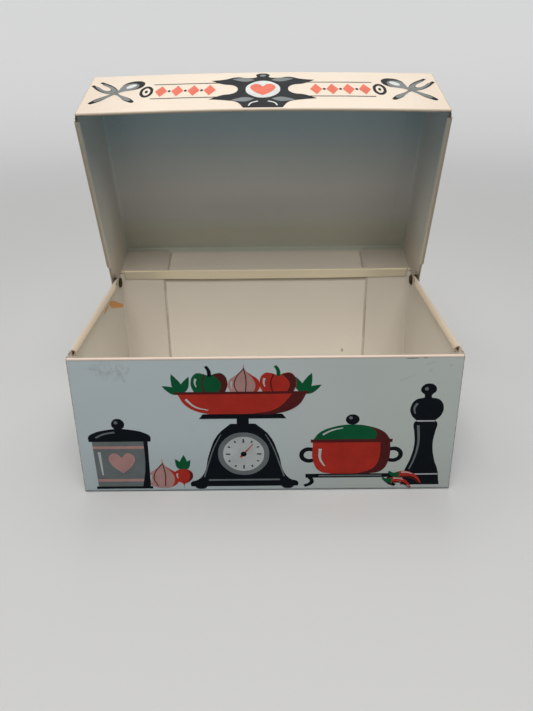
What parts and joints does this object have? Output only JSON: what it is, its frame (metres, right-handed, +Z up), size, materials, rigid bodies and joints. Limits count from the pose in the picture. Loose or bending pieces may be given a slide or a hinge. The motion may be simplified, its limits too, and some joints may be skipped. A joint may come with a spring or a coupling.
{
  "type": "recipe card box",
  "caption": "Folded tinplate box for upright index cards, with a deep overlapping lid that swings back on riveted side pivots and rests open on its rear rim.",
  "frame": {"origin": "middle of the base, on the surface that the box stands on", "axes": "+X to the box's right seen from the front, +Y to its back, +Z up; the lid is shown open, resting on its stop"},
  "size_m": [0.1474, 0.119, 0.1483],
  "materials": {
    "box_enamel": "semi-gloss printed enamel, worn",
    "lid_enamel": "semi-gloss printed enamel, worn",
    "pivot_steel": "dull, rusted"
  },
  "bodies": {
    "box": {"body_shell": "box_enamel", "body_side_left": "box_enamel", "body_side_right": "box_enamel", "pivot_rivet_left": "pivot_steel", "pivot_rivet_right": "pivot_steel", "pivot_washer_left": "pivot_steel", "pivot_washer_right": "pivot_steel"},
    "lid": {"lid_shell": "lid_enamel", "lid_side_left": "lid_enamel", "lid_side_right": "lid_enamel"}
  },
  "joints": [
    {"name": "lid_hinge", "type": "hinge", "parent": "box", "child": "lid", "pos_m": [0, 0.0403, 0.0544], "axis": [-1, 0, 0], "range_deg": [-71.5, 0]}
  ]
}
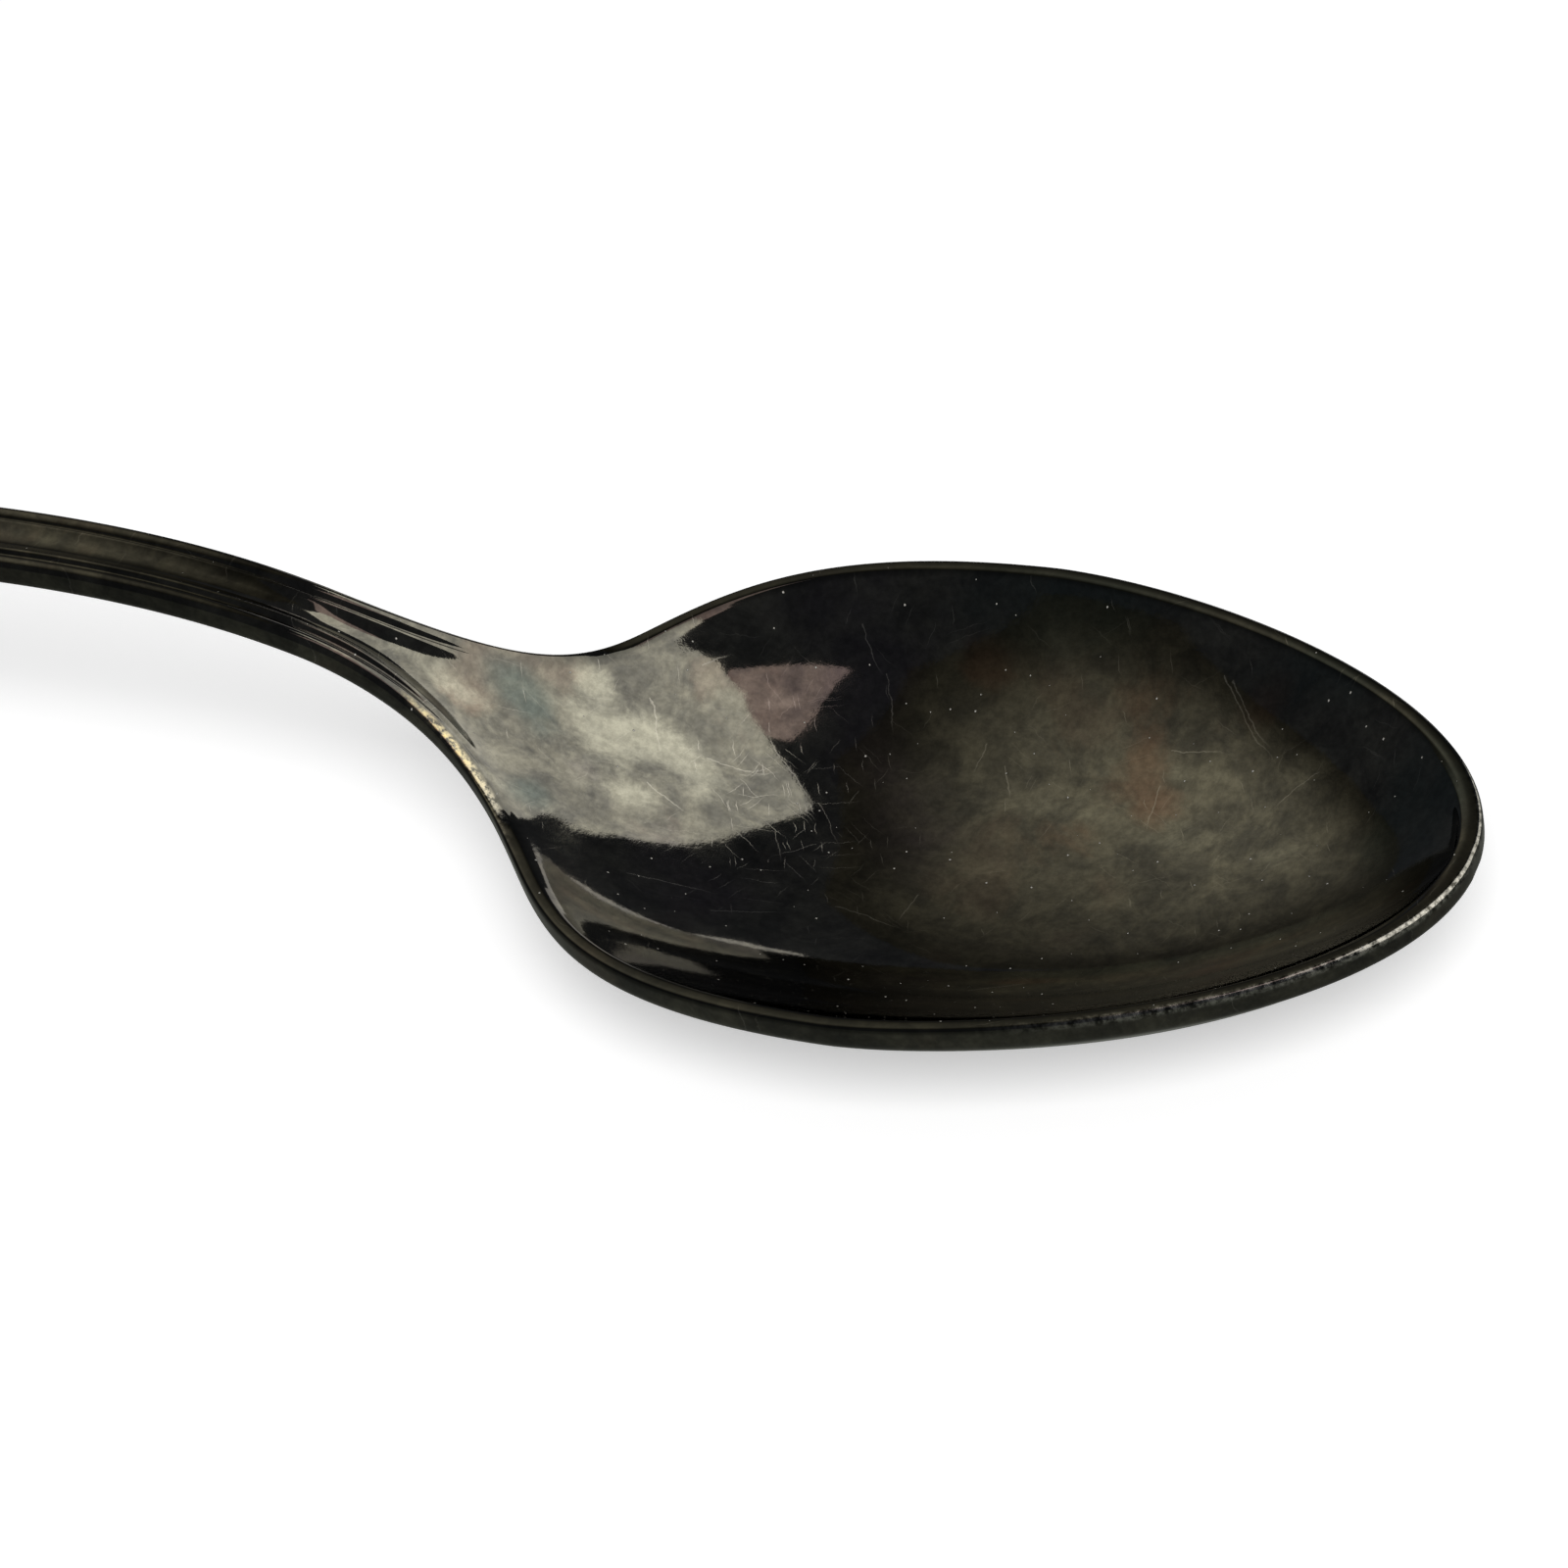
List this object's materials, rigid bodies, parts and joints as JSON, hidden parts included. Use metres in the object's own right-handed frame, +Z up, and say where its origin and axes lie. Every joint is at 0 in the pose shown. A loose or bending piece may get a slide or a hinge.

+ + + +

- _TASK DIRECTIONS_
Please reproduce the entire listing, exactly as shown.

- _ANSWER_
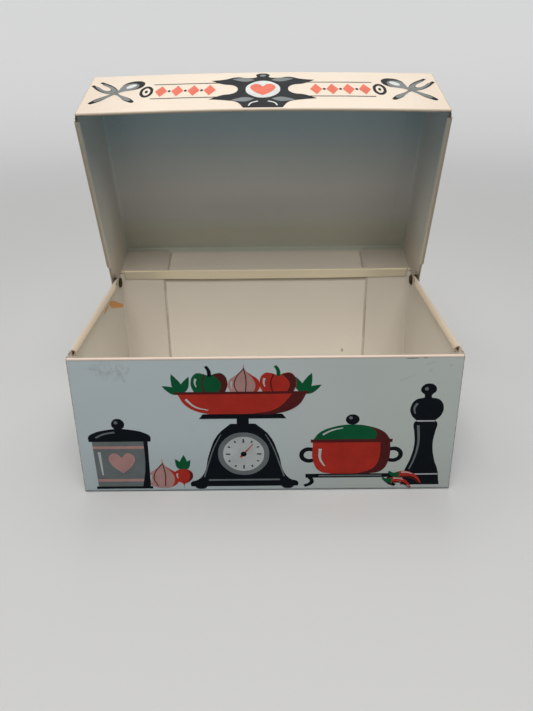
What parts and joints does this object have? Output only JSON: what it is, its frame (metres, right-handed, +Z up), size, materials, rigid bodies and joints. Limits count from the pose in the picture. Loose or bending pieces may be given a slide or a hinge. The motion may be simplified, its limits too, and some joints may be skipped. A joint may come with a spring or a coupling.
{
  "type": "recipe card box",
  "caption": "Folded tinplate box for upright index cards, with a deep overlapping lid that swings back on riveted side pivots and rests open on its rear rim.",
  "frame": {"origin": "middle of the base, on the surface that the box stands on", "axes": "+X to the box's right seen from the front, +Y to its back, +Z up; the lid is shown open, resting on its stop"},
  "size_m": [0.1474, 0.119, 0.1483],
  "materials": {
    "box_enamel": "semi-gloss printed enamel, worn",
    "lid_enamel": "semi-gloss printed enamel, worn",
    "pivot_steel": "dull, rusted"
  },
  "bodies": {
    "box": {"body_shell": "box_enamel", "body_side_left": "box_enamel", "body_side_right": "box_enamel", "pivot_rivet_left": "pivot_steel", "pivot_rivet_right": "pivot_steel", "pivot_washer_left": "pivot_steel", "pivot_washer_right": "pivot_steel"},
    "lid": {"lid_shell": "lid_enamel", "lid_side_left": "lid_enamel", "lid_side_right": "lid_enamel"}
  },
  "joints": [
    {"name": "lid_hinge", "type": "hinge", "parent": "box", "child": "lid", "pos_m": [0, 0.0403, 0.0544], "axis": [-1, 0, 0], "range_deg": [-71.5, 0]}
  ]
}
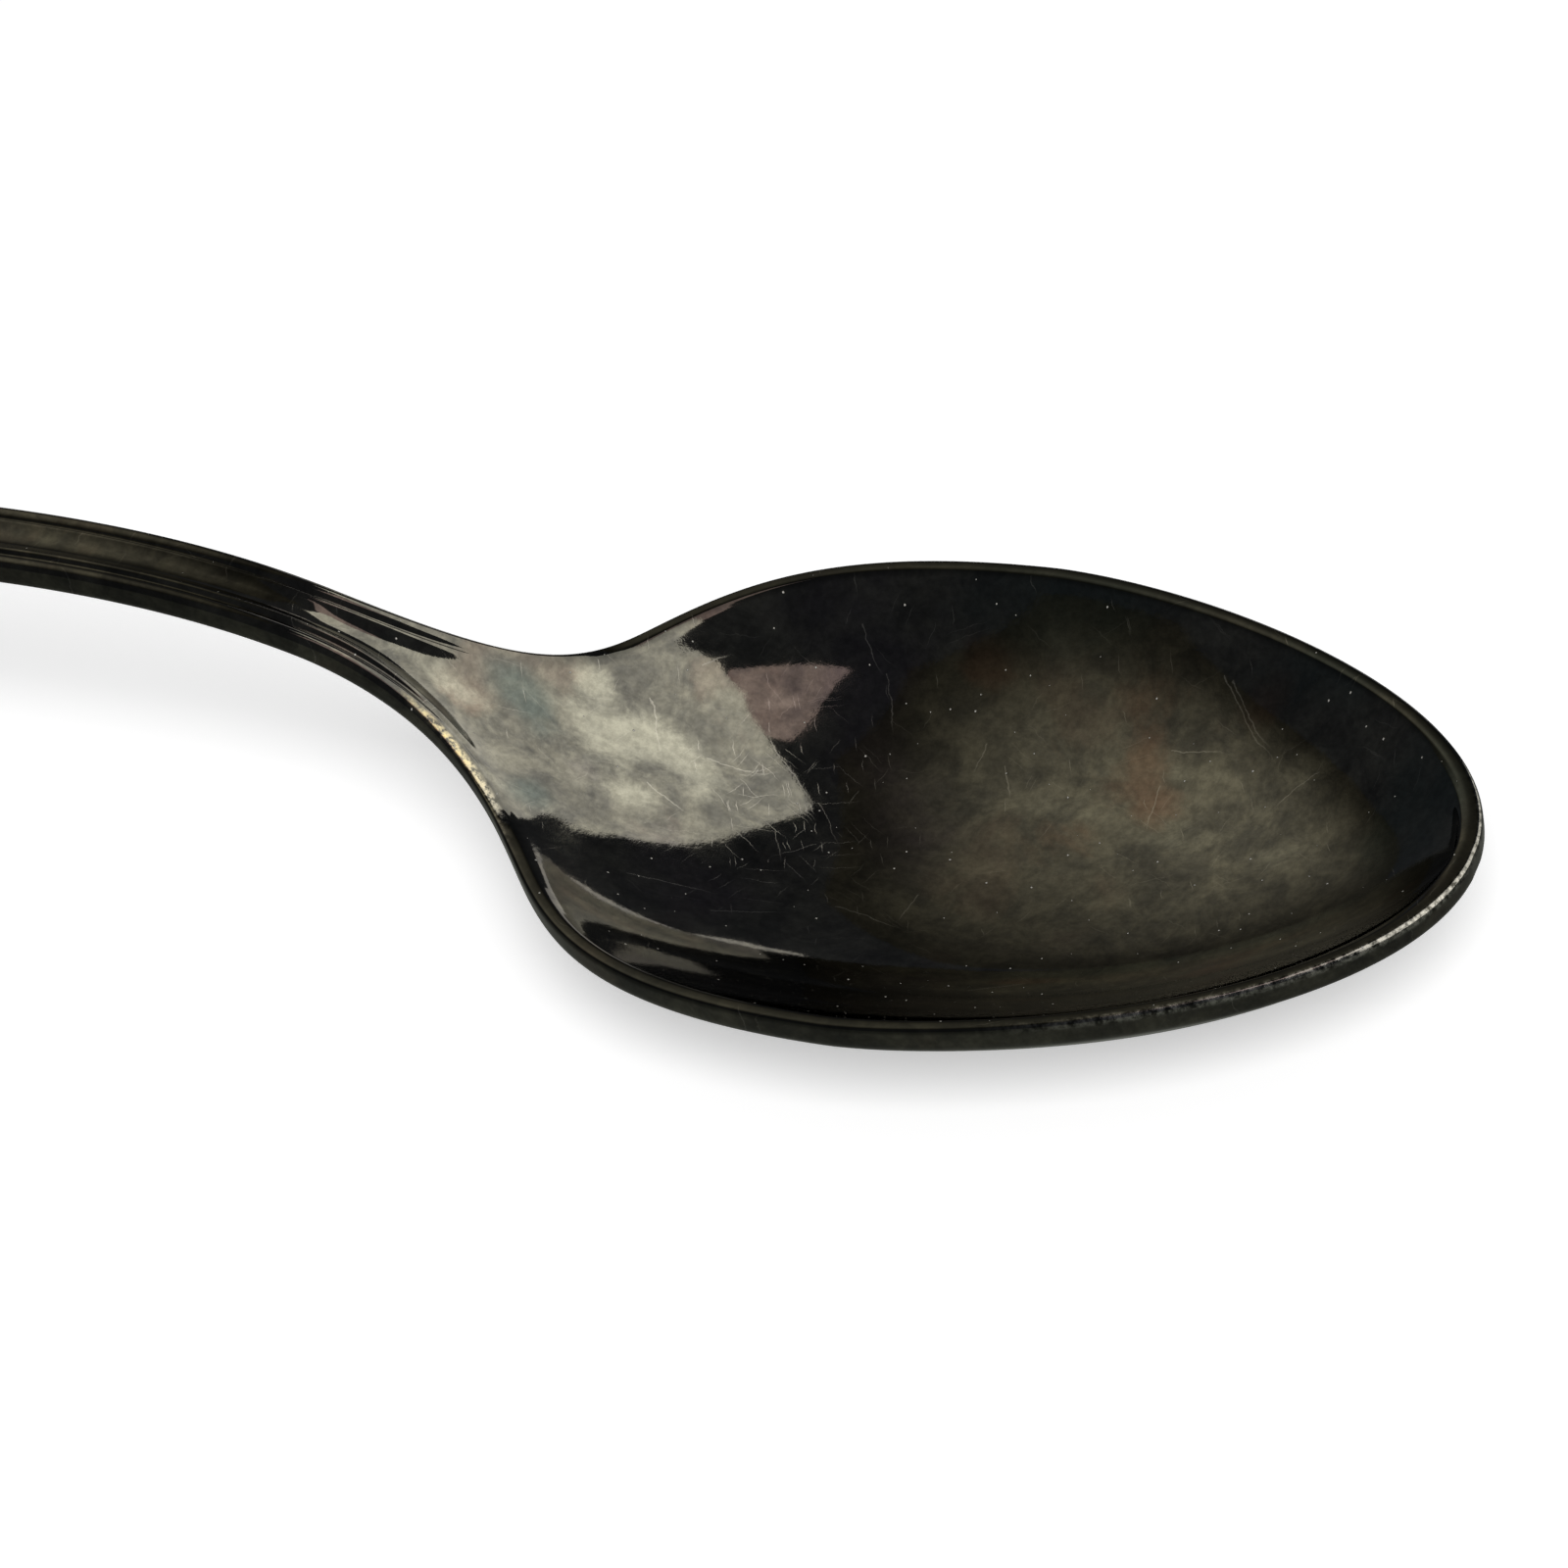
List this object's materials, rigid bodies, parts and joints as JSON, hidden parts included. Use metres in the object's own right-handed frame, +Z up, and say where its origin and axes lie. Every joint is at 0 in the pose shown. A loose or bending piece may get a slide or a hinge.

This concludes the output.